DVD Storage Capacity:
DVDs have various storage capacities. They're determined by the number of layers a disc has and whether or not it can be written to one or both sides. The original and still very popular is the single-sided, single layer (DVD-5). Data is written to one side only. These hold 4.7 GB of data or 2 hrs. of video. Supported by DVD+/-R and DVD +/-RW formats. Other DVD sizes are listed below.
  • Double-Sided Single Layer (DVD-10): Data can be written to both sides-like a cassette tape. Stores 8.75 GB or about 4.5 hrs of video. Also supported by DVD+/-R and DVD +/-RW.
  • Single-Sided Dual Layer (DVD-9): Records to one side but that one side has two layers built into it. Stores 8.5 GB of data or 4 hrs. of video. Supported by DVD+R and DVD-R. They are normally termed DVD+R DL and DVD-R DL.
  • Double-Sided Double Layer (DVD-18): Stores 15.9 GB of data or over 8 hrs. of video.
In order to play or record these formats a DVD burner must support them. Fortunately, most DVD writers support multiple formats. In addition to a DVD burner, all these formats need some kind of burning software to write DVDs.

DVD-RAM:
DVD-RAM discs can be rewritten over 100,000 times and are either single-sided or double-sided - single-sided having a capacity of 4.7 GB and double-sided a capacity of 9.4 GB. Unlike the aforementioned formats, DVD-RAM does not require burning software-they function like hard drives and are available with or without a cartridge. However, they are not as compatible as the other types and are a bit more expensive.

Blu-Ray (BD):
Blu-Ray (BD) is the latest video disc. It gets its name from a blue laser used when recording to and reading a disc. All the other DVD formats utilize a red laser. This blue laser has a shorter wavelength, thus allowing the storage of extremely large amounts of data. Blu-ray is primarily for high-definition content and comes in single and dual layer. Single layer discs store up to 25 GB - that's 2 hrs. of hi-def content or 13 hrs. of standard video. Dual layer stores 50 GB, which is 4.5 hrs of hi def video or 20 hrs of regular video.

Drives:
Now that we have discussed the various media types, let's look at the optical drives themselves. Optical disc drives store data on a flat disc using a laser. CD and DVD writers (a.k.a. CD/DVD burners) are two examples of these types of drives and allow you to make your own data, music, or video disc. This process is referred to as "burning a disc". These drives can be installed internally or externally. Since DVD burners can also record and play CDs, CD writers are now practically obsolete.

DVD drive

Optical disc drives come in different speeds that measure how fast they write, rewrite, and read data. Listed first is usually the write speed, followed by the rewrite and read speeds. These three rates are written with an "x" separating them (for instance, 32 x 12 x 48) and are based upon the original 1x record speed of the first CD or DVD writers. The first CD writers recorded at 150 KB/s (1 x 150), therefore every rate afterwards is a multiple of that speed.
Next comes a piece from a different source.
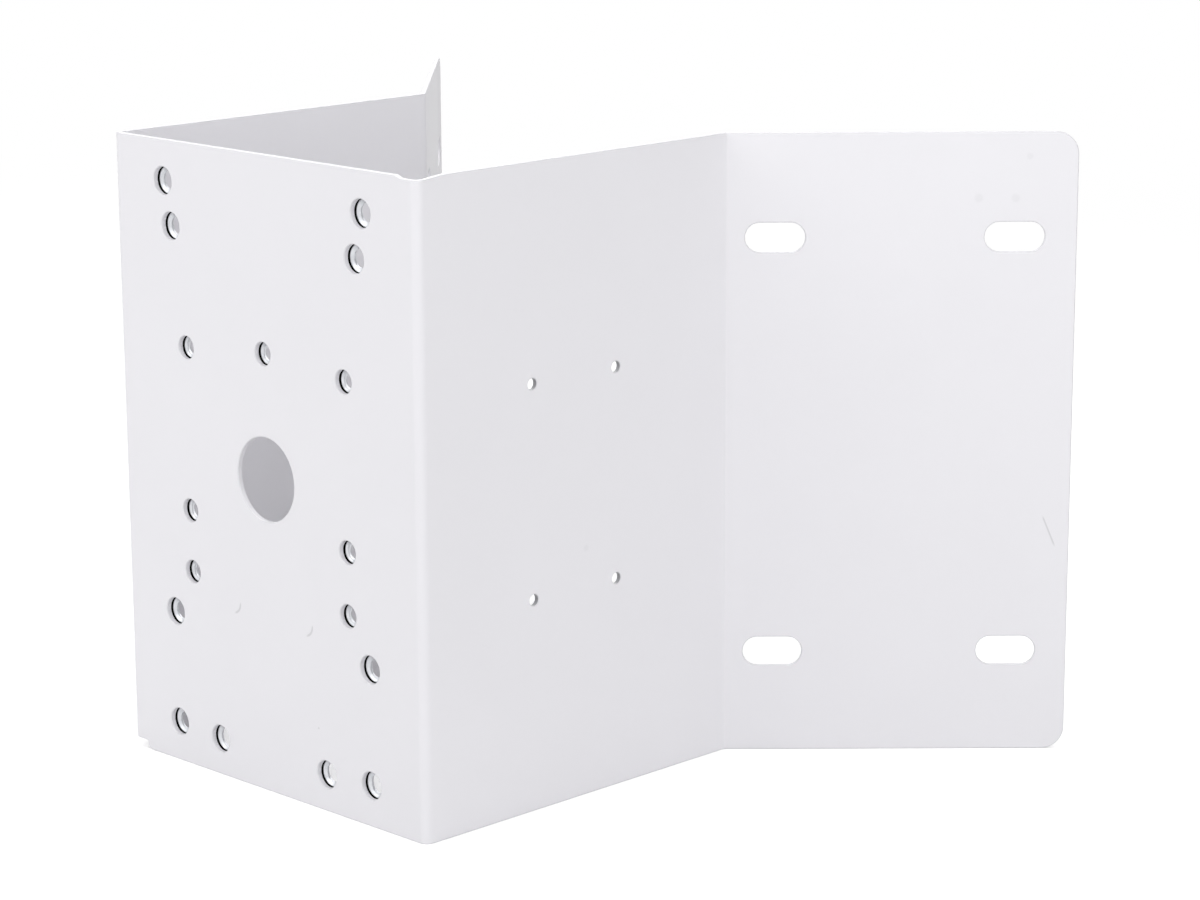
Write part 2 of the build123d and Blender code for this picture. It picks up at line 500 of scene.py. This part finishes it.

Using the numbers above as an example, lets say a CD drive is advertised as 32 x 12 x 48. The maximum record speed for writing a CD would be 32 times the original rate, in other words, 32 times 150 KB/s. The rewrite speed 12 times 150 KB/s, and the read speed 48 times 150 KB/s.

DVD burn speeds work the same way, except the original DVD writer speed was 1.32 MB/s. Also, since there are several types of DVD discs (+R,+RW, -R DL, etc.), you may first see all the write speeds listed for these various formats before seeing their re-write and read speeds. Since DVD burners record and play CDs as well, you'll most likely see the DVD rates for these too.